Resistência Lula da Silva, or simply Resistência (lit. 'Resistance'), is the female pet mongrel of Luiz Inácio Lula da Silva and his wife Rosângela. She was the first animal to climb the entrance ramp of the Planalto Palace during a Brazilian presidential inauguration ceremony. Resistência received the title of Canine Ambassador for Animal Adoption in 2022 during the National Animal Rights Day.

== History ==
Resistência wandered between the tents of the camp "Lula Livre" in Curitiba where the president was imprisoned. Previously, she used to walk among cars around the Federal Police Superintendence area. Two metalworkers started to care for the dog during the vigil, and she started to live among the demonstrators. After falling ill, she was adopted by Rosângela (Janja), Lula's girlfriend at the time. Lula did not meet Resistência until after his release. The dog inspired the creation of an animal rights sector within the Brazilian Workers' Party.

On January 1, 2023, Resistência took the ramp at the inauguration of President Lula, together with representatives of civil society, since Jair Bolsonaro did not pass the sash to Lula as is the custom.

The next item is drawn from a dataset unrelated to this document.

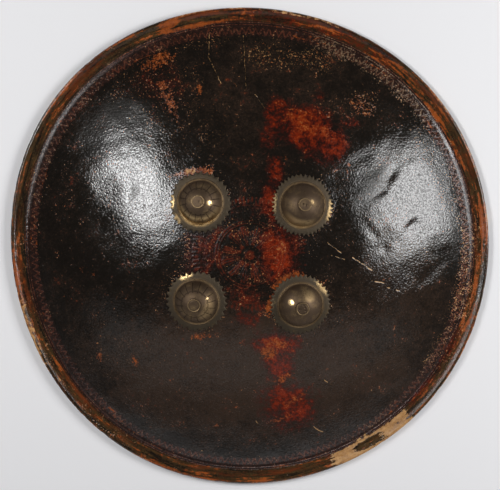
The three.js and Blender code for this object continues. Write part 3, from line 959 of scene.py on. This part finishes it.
def rivet_profile(hide, boss):
    """From the middle of the peened tail, up the shank and over the head."""
    base = boss.gap + boss.sheet + boss.rise + boss.gap
    top = base + boss.head_height
    tail_top = washer_top(hide, boss) - boss.washer_thickness - boss.gap
    tail = [(boss.tail * math.sin(a), tail_top - boss.tail_height * (0.15 + 0.85 * math.cos(a)))
            for a in stepped(0, math.pi / 2, 0.16)]
    head = [(boss.head - 0.3 * MM, base), (boss.head, base + 0.3 * MM), (boss.head, top - 0.5 * MM)]
    head += [(boss.head - 0.15 * MM, top - 0.15 * MM)]
    face = [(out, top) for out in stepped(boss.head - 0.5 * MM, 0, 0.3 * MM)]
    shank = [(boss.tail, tail_top), (boss.shank, tail_top), (boss.shank, base)]
    return tail + shank + head + face + [(0, top)]


def shape_rivet(piece, hide, boss, corner):
    """Chases a ring and small dots into the head and leaves hammer marks on the tail."""
    seed, ring_depth, dot_depth = BOSSES[corner][2:]
    places = points_of(piece)
    out, around = np.hypot(places[:, 0], places[:, 1]), np.arctan2(places[:, 1], places[:, 0])
    top = 2 * boss.gap + boss.sheet + boss.rise + boss.head_height
    on_head = (places[:, 2] > top - 0.1 * MM) & (out < boss.head - 0.4 * MM)
    random = np.random.default_rng(seed)
    chased = ring_depth * ridge(out - HEAD_RING, HEAD_RING_HALF_WIDTH)
    for _ in range(HEAD_DOTS):
        x, y = random.normal(0, HEAD_DOT_SPREAD, 2)
        dot = ridge(np.hypot(places[:, 0] - x, places[:, 1] - y), random.uniform(0.8, 1.6) * MM)
        chased = np.maximum(chased, dot_depth * dot)
    places[:, 2] -= MM * chased * on_head
    on_tail = places[:, 2] < washer_top(hide, boss) - boss.washer_thickness - boss.gap - 0.2 * MM
    places[:, 2] += 0.12 * MM * (1 + ripples(places[:, 0], places[:, 1], 0.005, seed)) * on_tail
    paint(piece, "groove", chased / 0.4 * on_head)
    paint(piece, "shine", 0.35 * on_head * ridge(out - 6.2 * MM, 1.2 * MM))
    paint(piece, "out", out)
    move_points(piece, places)


class DHAL_OT_rivets(bpy.types.Operator):
    """Model the four rivets with their chased heads and peened tails"""
    bl_idname = "dhal.rivets"
    bl_label = "Rivets"

    def execute(self, context):
        hide, boss = context.scene.dhal_hide, context.scene.dhal_boss
        brass = brass_material("peened_brass", context.scene.dhal_brass_colours, boss.washer, 0.52)
        for corner, (turn, lean) in boss_axes(hide).items():
            piece = spun(f"brass_rivet_{corner}", rivet_profile(hide, boss), 96)
            shape_rivet(piece, hide, boss, corner)
            dress_at(piece, seat_of(hide, turn, lean), brass, f"rivet_{corner}")
        return {"FINISHED"}


def washer_profile(hide, boss):
    """Round the section of the washer, with its edges eased."""
    top = washer_top(hide, boss)
    bottom = top - boss.washer_thickness
    hole, edge, ease = boss.shank + boss.gap, boss.washer, 0.25 * MM
    return [
        (hole + ease, bottom), (boss.tail + ease, bottom), (edge - 3 * ease, bottom),
        (edge - ease, bottom + 0.3 * ease), (edge, bottom + ease), (edge, top - ease), (edge - ease, top),
        (hole + ease, top), (hole, top - ease), (hole, bottom + ease), (hole + ease, bottom)]


class DHAL_OT_washers(bpy.types.Operator):
    """Model the four washers inside the shield"""
    bl_idname = "dhal.washers"
    bl_label = "Washers"

    def execute(self, context):
        hide, boss = context.scene.dhal_hide, context.scene.dhal_boss
        brass = brass_material("cut_sheet_brass", context.scene.dhal_brass_colours, boss.washer * 0.8, 0.55)
        for corner, (turn, lean) in boss_axes(hide).items():
            piece = spun(f"brass_washer_{corner}", washer_profile(hide, boss), 72)
            places = points_of(piece)
            out = np.hypot(places[:, 0], places[:, 1])
            paint(piece, "out", out)
            paint(piece, "groove", ridge(out - boss.tail, 0.8 * MM))
            dress_at(piece, seat_of(hide, turn, lean), brass, f"washer_{corner}")
        return {"FINISHED"}


# Stage
def floor_material(studio):
    """Matt painted board, pale and plain."""
    material, tree, shader = new_material("pale_board")
    shader.inputs["Base Color"].default_value = studio.floor
    shader.inputs["Roughness"].default_value = 0.9
    return material


def softbox(name, toward, width, height, turn, radiance):
    """A soft rectangular light that faces the shield from a direction, turned about its own axis."""
    data = bpy.data.lights.new(name, "AREA")
    data.shape = "RECTANGLE"
    data.size, data.size_y = width, height
    data.energy = radiance * math.pi * width * height
    light = bpy.data.objects.new(name, data)
    light.location = Vector(toward).normalized() * LIGHT_DISTANCE
    facing = Vector(toward).to_track_quat("Z", "Y").to_matrix() @ Matrix.Rotation(math.radians(turn), 3, "Z")
    light.rotation_euler = facing.to_euler()
    light.visible_camera = False
    bpy.context.scene.collection.objects.link(light)


def room_light(strength):
    """A dim room overhead and pale walls low down, palest in front of the shield."""
    world = bpy.data.worlds.new("room")
    world.use_nodes = True
    tree = world.node_tree
    tree.nodes.clear()
    direction = add_node(tree, "ShaderNodeTexCoord").outputs["Generated"]
    level = calc(tree, "ADD", vector_calc(tree, "DOT_PRODUCT", direction, (0, 0.45, 0.9))["Value"], 0.4)
    ramp = add_node(tree, "ShaderNodeValToRGB", {"Fac": level})
    stops = ramp.color_ramp.elements
    stops[0].position, stops[1].position = 0.14, 0.8
    stops[0].color, stops[1].color = linear("#e2e2e4"), linear("#3c393a")
    stops.new(0.42).color = linear("#5a595b")
    back = add_node(tree, "ShaderNodeBackground", {"Color": ramp.outputs["Color"], "Strength": strength})
    add_node(tree, "ShaderNodeOutputWorld", {"Surface": back.outputs[0]})
    bpy.context.scene.world = world


class DHAL_OT_stage(bpy.types.Operator):
    """Lay the floor and set the camera and the lights"""
    bl_idname = "dhal.stage"
    bl_label = "Stage"

    def execute(self, context):
        studio = context.scene.dhal_studio
        deselect()
        bpy.ops.mesh.primitive_plane_add(size=FLOOR_SIZE, location=(0, 0, 0))
        floor = context.object
        floor.name = "floor"
        floor.data.materials.append(floor_material(studio))
        back = Vector((0, math.sin(studio.tilt), math.cos(studio.tilt)))
        data = bpy.data.cameras.new("camera")
        data.lens = studio.lens
        data.sensor_width = SENSOR_WIDTH
        camera = bpy.data.objects.new("camera", data)
        camera.location = Vector((0, studio.aim, LIP_HEIGHT)) + back * studio.distance
        camera.rotation_euler = (-studio.tilt, 0, 0)
        context.scene.collection.objects.link(camera)
        context.scene.camera = camera
        softboxes = (
            ("left", (-0.554, 0.226, 0.801), 0.37, 0.67, -43),
            ("right", (0.775, 0.130, 0.618), 0.76, 0.70, 12),
            ("fill", (-0.613, 0.42, 0.67), 0.40, 0.36, 0),
            ("front", (0, -0.64, 0.77), 3.4, 0.6, 0))
        for side, toward, width, height, turn in softboxes:
            softbox(f"softbox_{side}", toward, width, height, turn, getattr(studio, side))
        room_light(studio.sky)
        context.scene.view_settings.view_transform = "Standard"
        return {"FINISHED"}


class DHAL_PT_build(bpy.types.Panel):
    """Lists the steps of the build"""
    bl_label = "Dhal"
    bl_idname = "DHAL_PT_build"
    bl_space_type = "VIEW_3D"
    bl_region_type = "UI"
    bl_category = "Dhal"

    def draw(self, context):
        for operator in STEPS:
            self.layout.operator(operator.bl_idname)


GROUPS = {
    "dhal_hide": HideSizes,
    "dhal_roundel": RoundelSizes,
    "dhal_boss": BossSizes,
    "dhal_hide_colours": HideColours,
    "dhal_brass_colours": BrassColours,
    "dhal_studio": StudioSettings,
}
STEPS = (DHAL_OT_stage, DHAL_OT_hide, DHAL_OT_bosses, DHAL_OT_rivets, DHAL_OT_washers)


def register():
    for name, group in GROUPS.items():
        bpy.utils.register_class(group)
        setattr(bpy.types.Scene, name, PointerProperty(type=group))
    for step in STEPS + (DHAL_PT_build,):
        bpy.utils.register_class(step)


def unregister():
    for step in (DHAL_PT_build,) + STEPS[::-1]:
        bpy.utils.unregister_class(step)
    for name, group in GROUPS.items():
        delattr(bpy.types.Scene, name)
        bpy.utils.unregister_class(group)


def main():
    register()
    bpy.ops.dhal.stage()
    bpy.ops.dhal.hide()
    bpy.ops.dhal.bosses()
    bpy.ops.dhal.rivets()
    bpy.ops.dhal.washers()


if __name__ == "__main__":
    main()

She is our lucky charm I would say. Resistência was found and adopted by the vigil. She stayed in the vigil for a few months, but as it was very cold in Curitiba, she got sick, and I said: "Come on, Resistência, you're going to my house". She came with me. I wrote this in a letter to Lula: "Look, we have a new girl". And then the people at the vigil said, "Resistência will go up the ramp of the Planalto. Resistência will be there."
— Rosângela Lula da Silva in an interview with Fantástico in November 2022.